Hands quicker than eyes when it comes to screening

That fleeting moment of regret between clicking the wrong icon and seeing an unwanted web page pop onto the screen could make a huge difference in improving the accuracy of visual searches in medicine and homeland security.

Visual screening is critical to such things as early cancer diagnosis and airport security, but paradoxically the more rare the object being searched for becomes, the lower the screeners' accuracy in finding it when it is there. Screeners also tend to respond more quickly when the targets become more rare.

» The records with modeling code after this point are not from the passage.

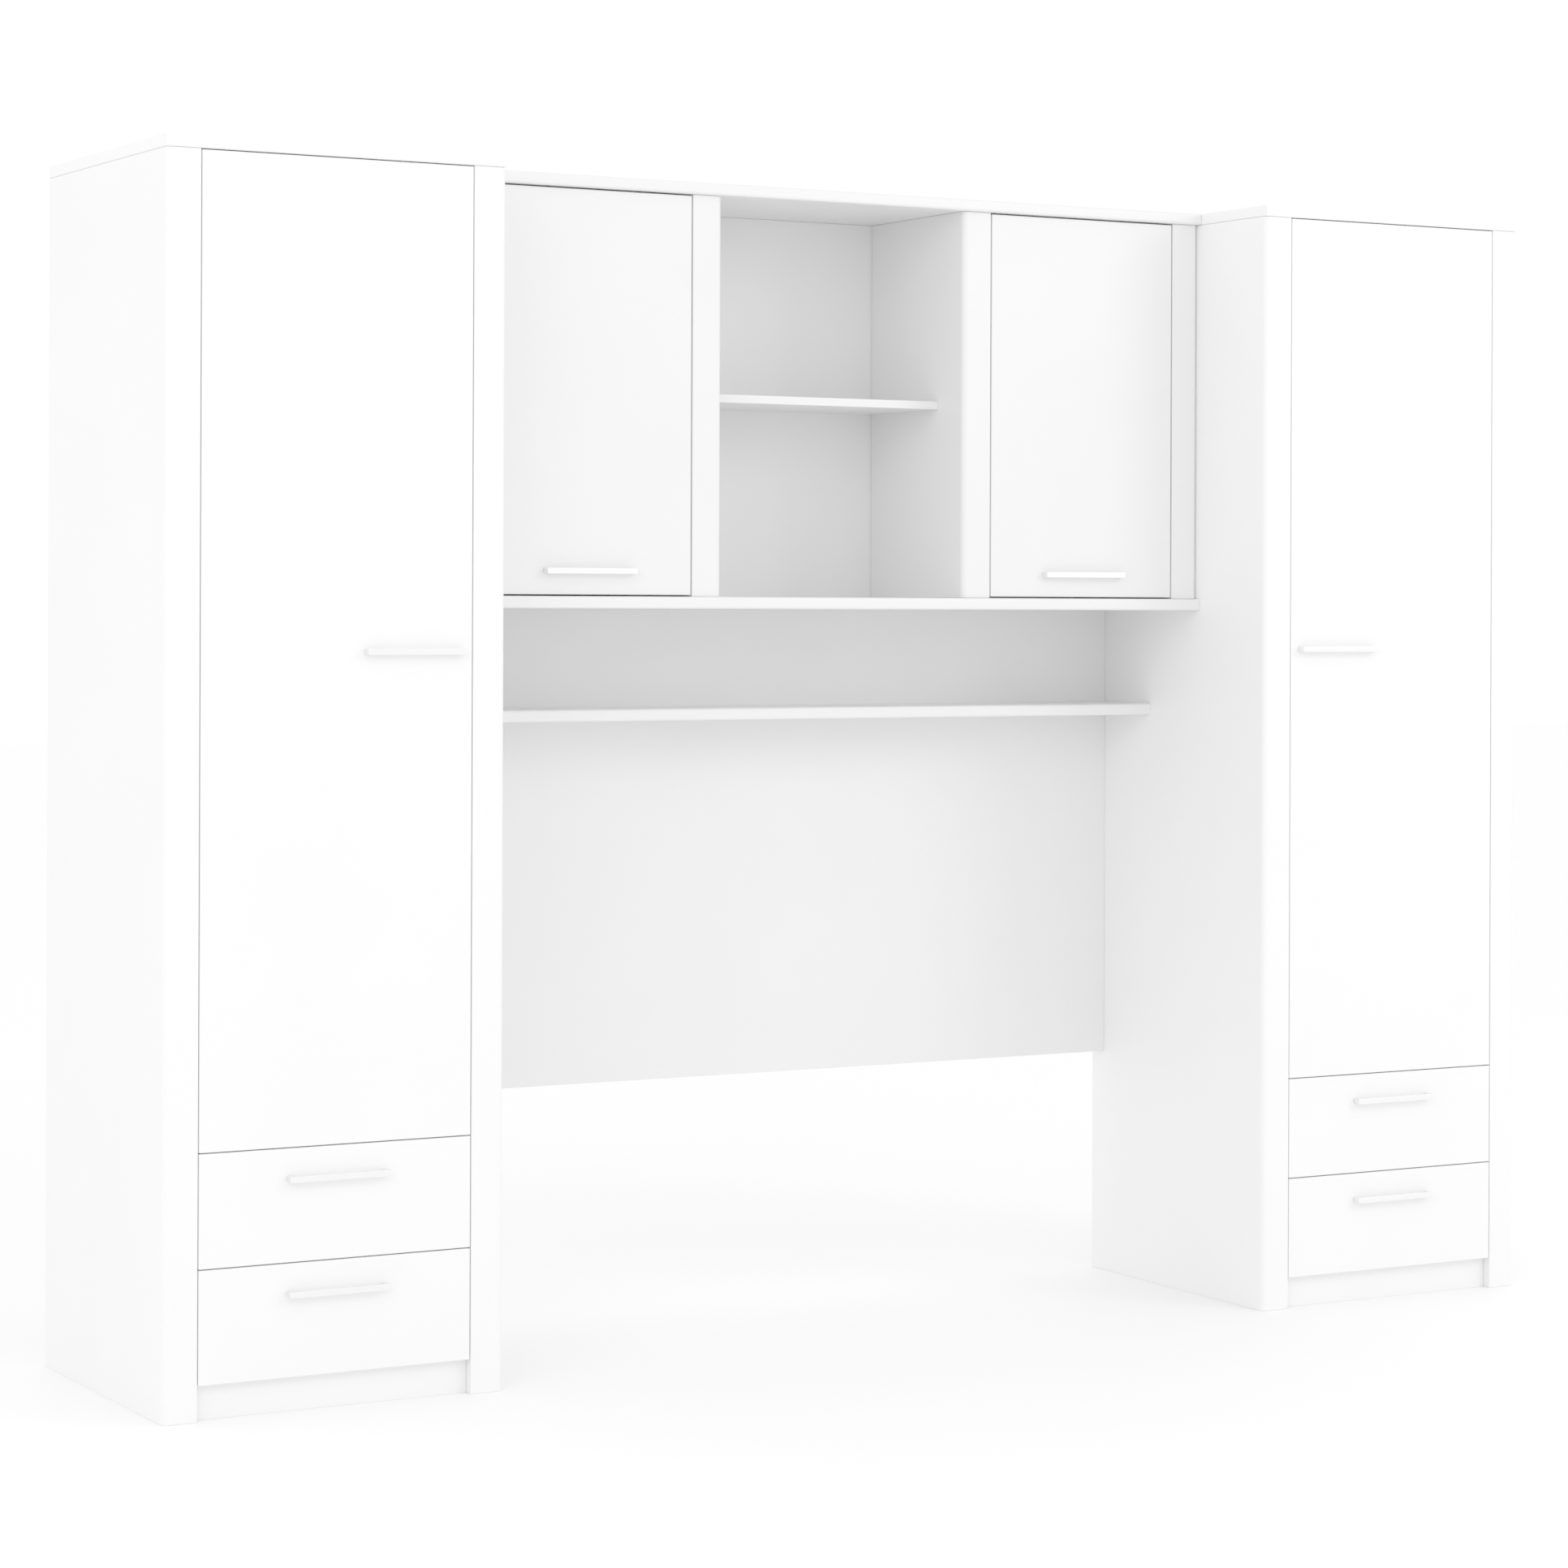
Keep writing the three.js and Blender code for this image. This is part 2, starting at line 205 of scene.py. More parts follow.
def melamine(name, white, shade, roughness, emboss_mm=PEARL_MM):
    material, tree, shader = new_material(name, IOR=1.5)
    place = place_of(tree)
    broad = noise(tree, place, CLOUD_MM, 3.0)
    colour = tint(tree, remap(tree, broad, 0.0, 1.0), white, shade)
    pearl = noise(tree, place, emboss_mm, 2.0)
    wave = noise(tree, place, PRESS_WAVE_MM, 1.0)
    gloss = remap(tree, broad, roughness - 0.03, roughness + 0.03)
    fine = add_node(
        tree, "ShaderNodeBump", {"Height": pearl, "Strength": 0.25, "Distance": 0.00006}
    )
    bump = add_node(
        tree,
        "ShaderNodeBump",
        {"Height": wave, "Strength": 0.2, "Distance": 0.0003, "Normal": fine.outputs["Normal"]},
    )
    tree.links.new(colour, shader.inputs["Base Color"])
    tree.links.new(gloss, shader.inputs["Roughness"])
    tree.links.new(bump.outputs["Normal"], shader.inputs["Normal"])
    return material


white_melamine = melamine("white_melamine", "#ededed", "#ebebeb", 0.40)
# Painted shade: a darker copy of the wardrobes' white, for the bridge and the headboard in the
# recess between the wardrobes.
bridge_melamine = melamine("bridge_melamine", "#e2e2e2", "#e0e0e0", 0.40)
carcass_melamine = melamine("carcass_melamine", "#dededd", "#dbdbda", 0.48, PLAIN_EMBOSS_MM)
drawer_foil = melamine("drawer_foil", "#dcdcda", "#d8d8d6", 0.52, PLAIN_EMBOSS_MM)
print("materials, with the packed model's own:", len(bpy.data.materials))

# %% [markdown]
# ## Plastic edging
#
# The cut edges of the board are closed with ABS edging, 1 to 2 mm thick, glued on hot and
# milled to a small radius. It is moulded plastic, so it is a little smoother than the pressed
# film, with faint marks along its length from the milling.


# %% Edging and small plastic parts
def moulded_plastic(name, colour, second, roughness, mark_mm):
    material, tree, shader = new_material(name, IOR=1.49)
    place = place_of(tree)
    marks = noise(tree, place, mark_mm, 3.0)
    tree.links.new(tint(tree, marks, colour, second), shader.inputs["Base Color"])
    gloss = remap(tree, marks, roughness - 0.05, roughness + 0.05)
    tree.links.new(gloss, shader.inputs["Roughness"])
    bump = add_node(
        tree, "ShaderNodeBump", {"Height": marks, "Strength": 0.15, "Distance": 0.00005}
    )
    tree.links.new(bump.outputs["Normal"], shader.inputs["Normal"])
    return material


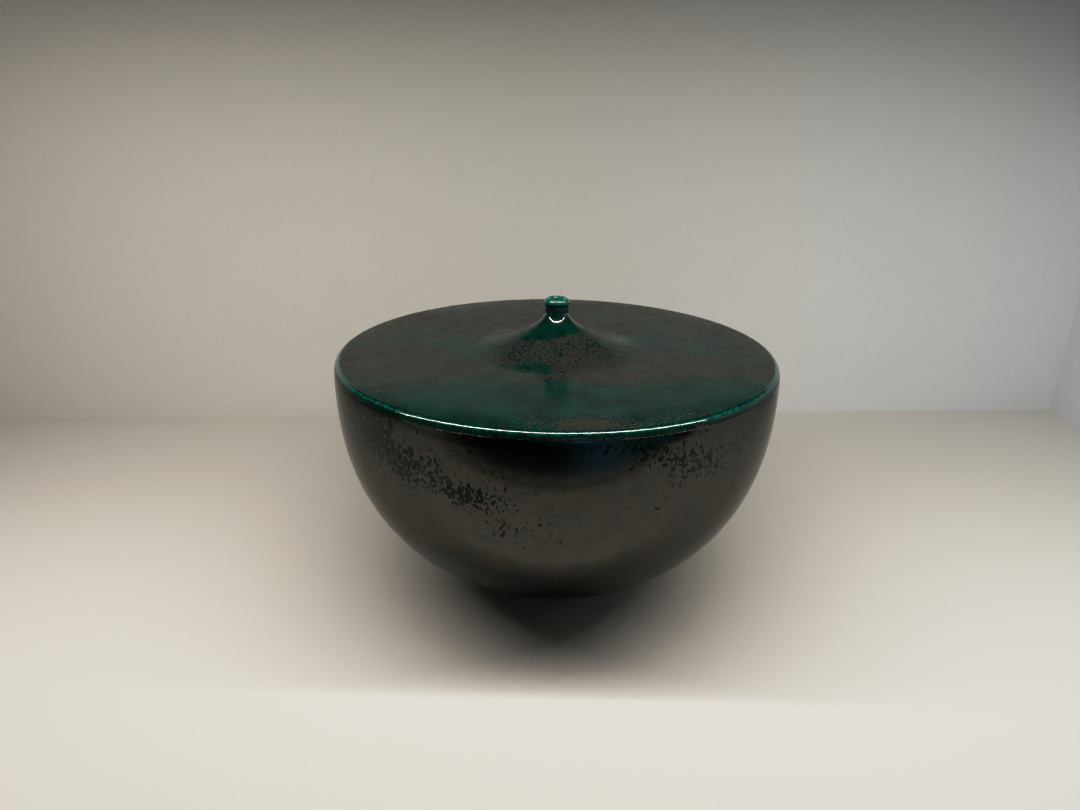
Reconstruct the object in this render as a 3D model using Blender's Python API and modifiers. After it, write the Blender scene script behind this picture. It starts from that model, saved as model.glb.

“Even though they're not under time pressure, people tend to hurry,” said Stephen Mitroff, an assistant professor of psychology and neuroscience at Duke University. “They get used to not seeing anything and they're just hitting that key over and over.”

When people are asked to search for an item that will appear only once in 100 images, they might miss as many as a third of the objects they're supposed to be finding. Studies of radiologists looking at images to find cancer have shown similar error rates.

But those error rates fall by more than half if test subjects are given the opportunity to immediately reconsider and correct their choices, according to a new study by Mitroff and Duke graduate student Mathias Fleck that appears in the November issue of the journal Psychological Science.

“The high error rate in studies of rare targets appears to come from what we call execution errors – the observers did notice the target, but they responded too quickly,” Fleck said. The sensation should be familiar to most web- and channel-surfers.

But that's not all there is to it, Fleck added. Studies that tracked the eye movements of trained radiologists found their gaze tended to linger longer on a trouble spot in an image, even when the radiologist went on to say the picture was clear. Their visual system partially picked up on the problem, but the viewer ultimately didn't recognize the target, Fleck said. So, rare-target errors are both in perception and action.

Each issue should be dealt with separately to improve airport security and cancer screening, Mitroff and Fleck recommend. Perhaps moving the airport screener to a spot where somewhere where the screeners can't feel the unconscious time pressure of seeing a long line of travelers would help.

The next phase of the Duke research will compare experienced video game players against non-gamers in visual searching tasks. Fleck's hunch is that the gamers, who spend a lot of time coordinating their hand movements with visual decisions, have a higher accuracy rate at the search-and-click tests. Whether their improved accuracy comes from being able to see faster or to click slower remains to be seen.